● **Goal**
Quote, with no changes, the lines that run from the top of the material to the line with "return (np.degrees(angles) +", both included.

● **Supplied material**
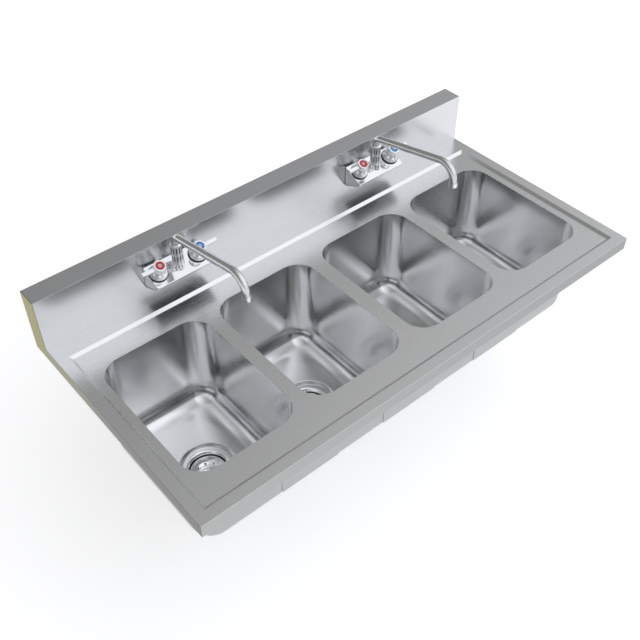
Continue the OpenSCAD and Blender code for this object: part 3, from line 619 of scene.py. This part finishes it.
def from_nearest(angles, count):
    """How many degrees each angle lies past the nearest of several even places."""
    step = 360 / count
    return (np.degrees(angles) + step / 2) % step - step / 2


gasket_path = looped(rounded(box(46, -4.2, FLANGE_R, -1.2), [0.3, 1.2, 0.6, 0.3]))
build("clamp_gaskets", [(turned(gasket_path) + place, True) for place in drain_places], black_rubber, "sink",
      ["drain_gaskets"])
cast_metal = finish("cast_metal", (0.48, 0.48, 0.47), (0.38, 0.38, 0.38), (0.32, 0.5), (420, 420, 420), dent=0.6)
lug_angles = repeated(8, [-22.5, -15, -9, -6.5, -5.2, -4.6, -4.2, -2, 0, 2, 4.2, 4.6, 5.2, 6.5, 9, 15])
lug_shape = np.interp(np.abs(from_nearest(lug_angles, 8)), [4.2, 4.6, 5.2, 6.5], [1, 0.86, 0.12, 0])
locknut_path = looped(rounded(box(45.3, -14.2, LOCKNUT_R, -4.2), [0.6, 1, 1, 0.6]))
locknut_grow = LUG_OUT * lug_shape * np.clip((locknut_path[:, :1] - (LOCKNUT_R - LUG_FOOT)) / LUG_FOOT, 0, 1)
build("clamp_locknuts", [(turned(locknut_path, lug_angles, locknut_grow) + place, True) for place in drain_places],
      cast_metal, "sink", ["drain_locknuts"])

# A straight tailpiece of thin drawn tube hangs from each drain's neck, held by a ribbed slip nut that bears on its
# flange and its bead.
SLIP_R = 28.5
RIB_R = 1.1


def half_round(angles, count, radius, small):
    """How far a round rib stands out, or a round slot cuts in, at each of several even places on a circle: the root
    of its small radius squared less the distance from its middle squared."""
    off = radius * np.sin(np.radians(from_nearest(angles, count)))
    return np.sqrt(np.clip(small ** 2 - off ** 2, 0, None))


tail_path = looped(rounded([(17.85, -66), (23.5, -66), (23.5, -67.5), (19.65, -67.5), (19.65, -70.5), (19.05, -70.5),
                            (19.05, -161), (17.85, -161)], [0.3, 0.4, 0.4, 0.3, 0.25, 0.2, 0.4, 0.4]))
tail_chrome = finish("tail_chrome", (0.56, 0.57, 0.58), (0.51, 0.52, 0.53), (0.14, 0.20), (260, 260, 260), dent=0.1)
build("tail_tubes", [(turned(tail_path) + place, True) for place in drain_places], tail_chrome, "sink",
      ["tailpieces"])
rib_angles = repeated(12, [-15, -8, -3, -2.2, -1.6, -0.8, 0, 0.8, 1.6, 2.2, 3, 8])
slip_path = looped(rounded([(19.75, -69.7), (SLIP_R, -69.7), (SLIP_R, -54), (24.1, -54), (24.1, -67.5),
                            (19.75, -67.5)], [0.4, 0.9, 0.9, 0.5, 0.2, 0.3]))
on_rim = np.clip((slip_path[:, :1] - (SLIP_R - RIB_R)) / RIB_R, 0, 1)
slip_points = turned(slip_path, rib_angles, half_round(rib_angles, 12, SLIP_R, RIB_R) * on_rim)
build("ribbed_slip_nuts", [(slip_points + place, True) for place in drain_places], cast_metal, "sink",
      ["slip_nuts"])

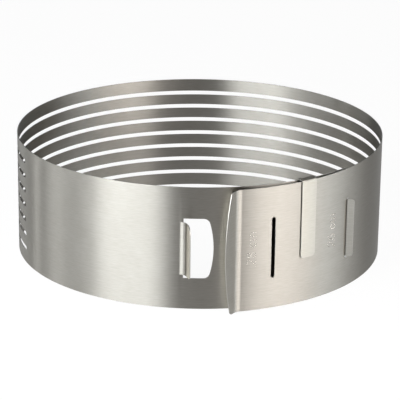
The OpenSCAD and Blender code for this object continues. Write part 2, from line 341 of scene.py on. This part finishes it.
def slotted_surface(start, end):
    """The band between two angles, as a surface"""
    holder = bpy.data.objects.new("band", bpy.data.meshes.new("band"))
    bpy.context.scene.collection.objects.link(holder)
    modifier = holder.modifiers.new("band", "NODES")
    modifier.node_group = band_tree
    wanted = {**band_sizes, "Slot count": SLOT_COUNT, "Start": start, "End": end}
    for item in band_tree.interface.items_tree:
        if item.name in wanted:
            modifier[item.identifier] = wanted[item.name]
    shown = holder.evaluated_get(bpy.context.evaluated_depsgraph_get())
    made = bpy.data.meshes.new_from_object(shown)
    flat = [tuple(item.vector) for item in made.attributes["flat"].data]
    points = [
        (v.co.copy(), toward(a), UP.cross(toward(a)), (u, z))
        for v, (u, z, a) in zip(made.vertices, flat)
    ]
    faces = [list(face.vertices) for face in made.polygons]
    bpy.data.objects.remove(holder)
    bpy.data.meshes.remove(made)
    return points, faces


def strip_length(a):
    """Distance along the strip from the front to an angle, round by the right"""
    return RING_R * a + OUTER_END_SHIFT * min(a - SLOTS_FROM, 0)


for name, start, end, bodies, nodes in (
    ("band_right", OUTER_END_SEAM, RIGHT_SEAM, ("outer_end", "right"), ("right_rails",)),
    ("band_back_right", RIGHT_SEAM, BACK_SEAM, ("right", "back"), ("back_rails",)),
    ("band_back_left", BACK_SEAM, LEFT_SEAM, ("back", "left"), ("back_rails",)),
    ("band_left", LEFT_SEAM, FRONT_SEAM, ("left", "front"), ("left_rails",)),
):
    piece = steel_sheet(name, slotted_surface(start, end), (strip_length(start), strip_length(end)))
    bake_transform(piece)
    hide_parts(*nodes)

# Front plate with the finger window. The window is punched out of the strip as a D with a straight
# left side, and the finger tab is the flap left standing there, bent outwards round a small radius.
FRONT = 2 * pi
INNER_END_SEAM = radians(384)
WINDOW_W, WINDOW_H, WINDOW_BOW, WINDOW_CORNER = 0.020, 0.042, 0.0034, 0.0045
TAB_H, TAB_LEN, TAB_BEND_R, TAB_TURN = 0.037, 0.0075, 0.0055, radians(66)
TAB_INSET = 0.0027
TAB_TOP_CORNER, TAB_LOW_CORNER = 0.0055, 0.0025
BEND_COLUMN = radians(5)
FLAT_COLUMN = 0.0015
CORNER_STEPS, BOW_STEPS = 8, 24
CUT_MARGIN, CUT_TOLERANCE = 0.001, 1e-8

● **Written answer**
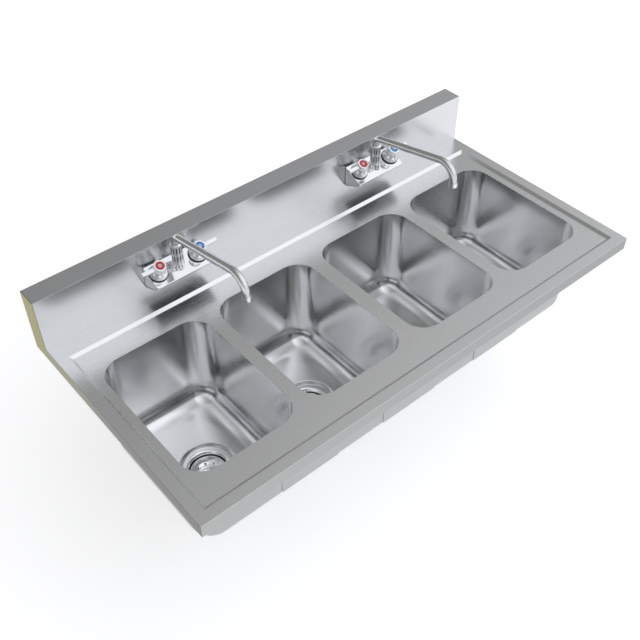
Continue the OpenSCAD and Blender code for this object: part 3, from line 619 of scene.py. This part finishes it.
def from_nearest(angles, count):
    """How many degrees each angle lies past the nearest of several even places."""
    step = 360 / count
    return (np.degrees(angles) + step / 2) % step - step / 2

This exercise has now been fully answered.